There are two ways to explain a controversial doctrine like ‘Cosmic Redemption’—logical and personal. In this talk, Tony takes the second approach. He explains how his spiritual journey of over fifty years led him to gradually change his mind. Importantly, this journey was largely a positive trajectory—in other words, as he framed the landscape of the creation story in more and more depth and colour, ‘hell’ fitted less and less. In particular, it did not fit in with grace, nor some of the epic passages of the Bible. But any journey like this is deeply personal so he opens up about his past as a child in Fiji, the role of his mother, and his life experiences of strategy consulting. His slow journey makes him empathise with how difficult it is for Christians to change their minds about things—but how precarious and lonely this culture of ‘conservatism’ can make the Christian experience feel.
Tony has been the original architect of Gospel Conversations—rather like the conductor of an orchestra—in which his role as the conductor is to attract musicians who are better than he is. In many ways, Gospel Conversations is a journey of exploration shared by Tony and his good friends.
Tony’s professional life explains a lot about the paths of inquiry that Gospel Conversations takes. He is trained originally in English Literature—and poetry in particular—before his first career as a secondary school teacher. This made him comfortable with mystery and ambiguity as necessary roads to the knowledge of God. He has always been fascinated by the mystery of how human beings create and think, and this led him into a long and influential career in Strategy consulting where his firm, Second Road, helps organisations think together more effectively so they can design the future they desire. All of this gave him a high view of humanity, and the faculties by which we design our worlds—and it also gave him a front-row seat watching how humans collaborate to alter realities and shape worlds. His deep grasp of poetics gave him a Romantic theology—with a view of language that TS Eliot called a ‘raid on the inarticulate’ rather than as a scientific exercise towards precision and definition.
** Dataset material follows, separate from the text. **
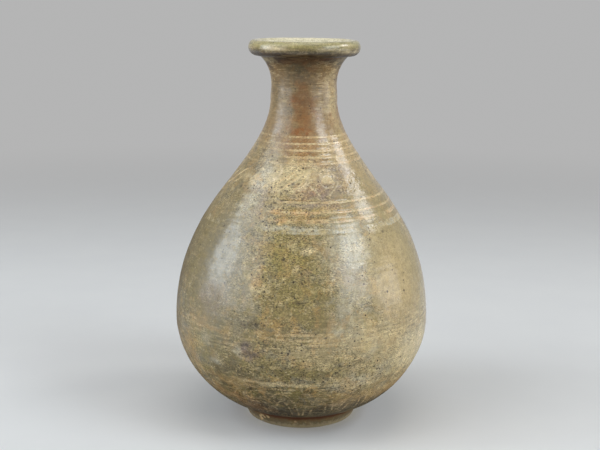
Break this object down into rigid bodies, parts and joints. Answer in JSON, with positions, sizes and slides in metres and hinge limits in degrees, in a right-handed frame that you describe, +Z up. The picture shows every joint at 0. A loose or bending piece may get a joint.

Behind this set of intellectual perspectives—which predispose him to exploring horizons of faith—lies his sense of being enveloped by the lifelong love of the God-man, Jesus of Nazareth, and a predilection for radical grace as the defining feature of God’s work with the cosmos—a legacy he first received from his wondrous mother, Patricia. She prayed every day that Tony would articulate to the world the love of Christ that she experienced but felt lost for words in expressing.